Standing out in a crowd definitely has its advantages, and it's great for the serotonin levels if you can convince yourself that they're staring because of your devastating good looks rather than your height.
About the big nose thing, Japanese usually refer to whites as having "tall" noses, and this is considered a desirable thing. Like Mitch Mills said, length, not mass.
I'm now reminded of an incident that illustrated this for me (it wasn't the only one though). A (Chinese) friend of mine had just gotten new glasses, and I complimented him on them.
But he said he didn't like them that much, they looked too much like Jiang Zemin's (meaning they had great big platter-like lenses, the bulk of which go down well below his eyes, see e.g. here.). He said the reason for this is that he needed his cheeks to support his glasses as his nose was too flat to do the job. Then he said, "You Westerners are lucky, with your big noses. You can do so much with them!"
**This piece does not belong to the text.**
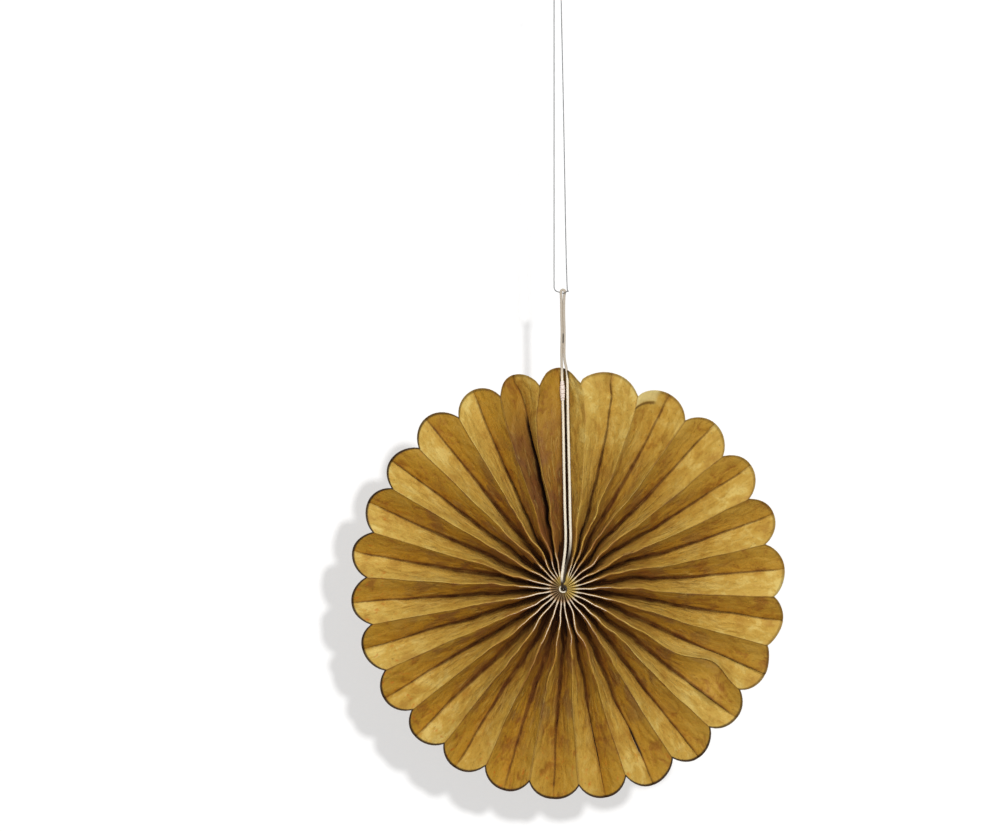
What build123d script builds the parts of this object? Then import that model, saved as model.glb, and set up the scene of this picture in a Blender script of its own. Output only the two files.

The key thing besides the general flatness is that the bridge of most Chinese noses stops a lot lower than that of most European-types, i.e. it doesn't really extend up into the forebrow, but ends between the eyes. So their noses are a lot shorter in vertical length than the average honkey's honker.
And though I translated it as "big nose", the character for "big" can mean tall or long or similar things too. The same character is used for "The Great Wall of China", and in that case it's pretty clear they're stressing the length too. When Nixon went to China he tried to make a pun, saying something like "It truly is a great wall." Translated into Chinese it basically came out "That wall shore is long, ain't it?"
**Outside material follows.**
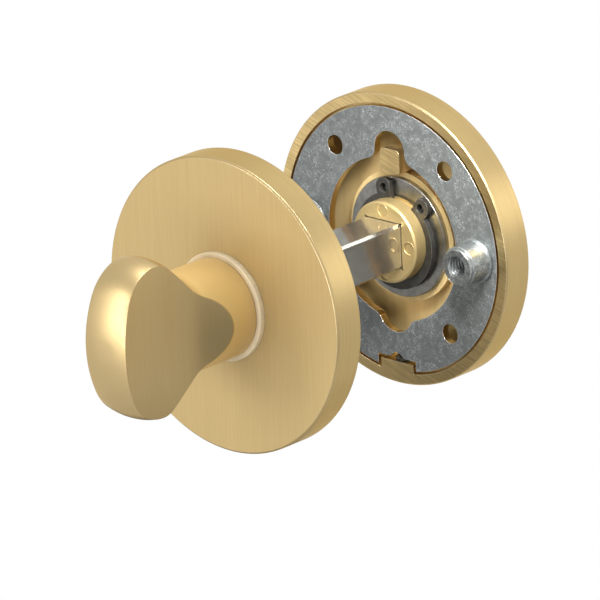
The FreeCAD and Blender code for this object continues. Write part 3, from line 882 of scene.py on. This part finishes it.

Oh, and since threadjacking is all the rage these days, the Great Wall is not visible from space, or even from very high up. Snopes has a good run down on this myth. It used to say so in Chinese textbooks, but that may be changing.
Geez, I really need to stop with the "And then one time, in China . . . " thing.
But for the record, I have no idea if they have band camps in China, though I suspect not.